▶ To do
Write every line of the material out exactly as shown.
_ _ _
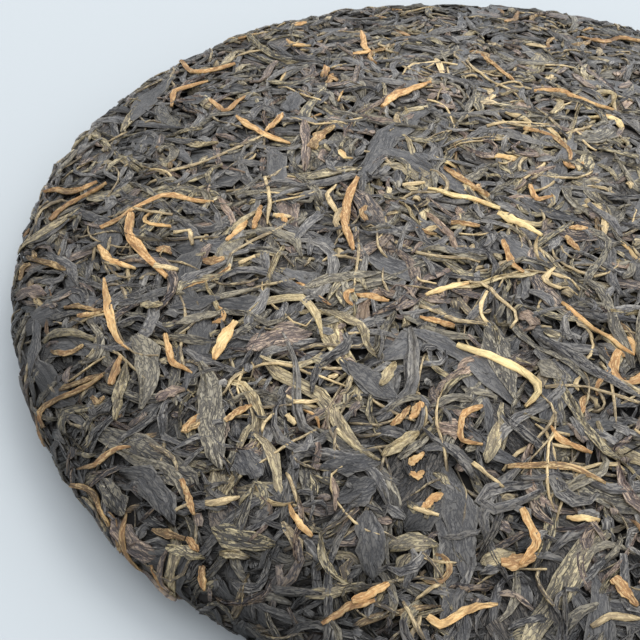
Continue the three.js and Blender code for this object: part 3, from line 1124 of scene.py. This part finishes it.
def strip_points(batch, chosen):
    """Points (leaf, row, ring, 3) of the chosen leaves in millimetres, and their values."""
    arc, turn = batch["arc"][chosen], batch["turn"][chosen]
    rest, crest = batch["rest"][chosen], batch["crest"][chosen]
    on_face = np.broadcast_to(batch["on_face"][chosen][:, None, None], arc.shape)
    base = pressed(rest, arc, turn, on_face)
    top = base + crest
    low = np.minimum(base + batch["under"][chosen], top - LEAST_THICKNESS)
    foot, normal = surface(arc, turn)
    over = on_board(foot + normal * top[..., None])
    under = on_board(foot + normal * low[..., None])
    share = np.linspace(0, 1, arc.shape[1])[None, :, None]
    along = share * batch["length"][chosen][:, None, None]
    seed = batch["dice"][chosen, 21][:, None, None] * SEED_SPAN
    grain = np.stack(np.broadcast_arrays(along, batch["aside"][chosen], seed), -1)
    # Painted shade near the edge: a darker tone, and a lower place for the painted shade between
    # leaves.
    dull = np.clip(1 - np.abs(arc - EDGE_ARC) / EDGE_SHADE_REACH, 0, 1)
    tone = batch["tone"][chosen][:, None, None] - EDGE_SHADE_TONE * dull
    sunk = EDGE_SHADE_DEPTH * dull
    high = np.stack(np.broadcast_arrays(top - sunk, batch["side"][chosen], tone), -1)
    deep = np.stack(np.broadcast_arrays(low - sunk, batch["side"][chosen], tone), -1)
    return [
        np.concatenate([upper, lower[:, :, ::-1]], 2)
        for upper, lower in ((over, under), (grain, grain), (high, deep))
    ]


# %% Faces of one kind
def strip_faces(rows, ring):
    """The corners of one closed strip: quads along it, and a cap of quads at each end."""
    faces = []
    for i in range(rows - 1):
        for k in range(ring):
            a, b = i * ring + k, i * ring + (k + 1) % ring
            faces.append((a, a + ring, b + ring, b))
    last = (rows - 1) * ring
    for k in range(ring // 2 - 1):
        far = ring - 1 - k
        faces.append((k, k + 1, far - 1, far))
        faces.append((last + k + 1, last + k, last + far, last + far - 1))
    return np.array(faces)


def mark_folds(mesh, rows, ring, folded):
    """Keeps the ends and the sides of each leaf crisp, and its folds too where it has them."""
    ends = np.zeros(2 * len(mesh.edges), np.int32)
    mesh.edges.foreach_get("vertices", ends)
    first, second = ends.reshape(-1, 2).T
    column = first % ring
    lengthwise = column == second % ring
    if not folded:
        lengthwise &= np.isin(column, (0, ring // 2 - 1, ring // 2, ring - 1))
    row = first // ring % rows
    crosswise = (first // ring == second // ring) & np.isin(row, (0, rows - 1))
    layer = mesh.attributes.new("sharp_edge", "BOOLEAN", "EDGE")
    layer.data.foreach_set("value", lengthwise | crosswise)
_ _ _
▶ Reply
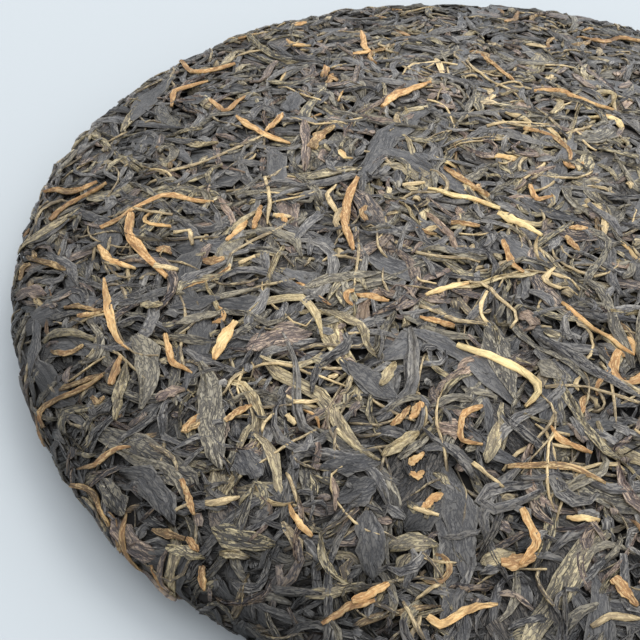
Continue the three.js and Blender code for this object: part 3, from line 1124 of scene.py. This part finishes it.
def strip_points(batch, chosen):
    """Points (leaf, row, ring, 3) of the chosen leaves in millimetres, and their values."""
    arc, turn = batch["arc"][chosen], batch["turn"][chosen]
    rest, crest = batch["rest"][chosen], batch["crest"][chosen]
    on_face = np.broadcast_to(batch["on_face"][chosen][:, None, None], arc.shape)
    base = pressed(rest, arc, turn, on_face)
    top = base + crest
    low = np.minimum(base + batch["under"][chosen], top - LEAST_THICKNESS)
    foot, normal = surface(arc, turn)
    over = on_board(foot + normal * top[..., None])
    under = on_board(foot + normal * low[..., None])
    share = np.linspace(0, 1, arc.shape[1])[None, :, None]
    along = share * batch["length"][chosen][:, None, None]
    seed = batch["dice"][chosen, 21][:, None, None] * SEED_SPAN
    grain = np.stack(np.broadcast_arrays(along, batch["aside"][chosen], seed), -1)
    # Painted shade near the edge: a darker tone, and a lower place for the painted shade between
    # leaves.
    dull = np.clip(1 - np.abs(arc - EDGE_ARC) / EDGE_SHADE_REACH, 0, 1)
    tone = batch["tone"][chosen][:, None, None] - EDGE_SHADE_TONE * dull
    sunk = EDGE_SHADE_DEPTH * dull
    high = np.stack(np.broadcast_arrays(top - sunk, batch["side"][chosen], tone), -1)
    deep = np.stack(np.broadcast_arrays(low - sunk, batch["side"][chosen], tone), -1)
    return [
        np.concatenate([upper, lower[:, :, ::-1]], 2)
        for upper, lower in ((over, under), (grain, grain), (high, deep))
    ]


# %% Faces of one kind
def strip_faces(rows, ring):
    """The corners of one closed strip: quads along it, and a cap of quads at each end."""
    faces = []
    for i in range(rows - 1):
        for k in range(ring):
            a, b = i * ring + k, i * ring + (k + 1) % ring
            faces.append((a, a + ring, b + ring, b))
    last = (rows - 1) * ring
    for k in range(ring // 2 - 1):
        far = ring - 1 - k
        faces.append((k, k + 1, far - 1, far))
        faces.append((last + k + 1, last + k, last + far, last + far - 1))
    return np.array(faces)


def mark_folds(mesh, rows, ring, folded):
    """Keeps the ends and the sides of each leaf crisp, and its folds too where it has them."""
    ends = np.zeros(2 * len(mesh.edges), np.int32)
    mesh.edges.foreach_get("vertices", ends)
    first, second = ends.reshape(-1, 2).T
    column = first % ring
    lengthwise = column == second % ring
    if not folded:
        lengthwise &= np.isin(column, (0, ring // 2 - 1, ring // 2, ring - 1))
    row = first // ring % rows
    crosswise = (first // ring == second // ring) & np.isin(row, (0, rows - 1))
    layer = mesh.attributes.new("sharp_edge", "BOOLEAN", "EDGE")
    layer.data.foreach_set("value", lengthwise | crosswise)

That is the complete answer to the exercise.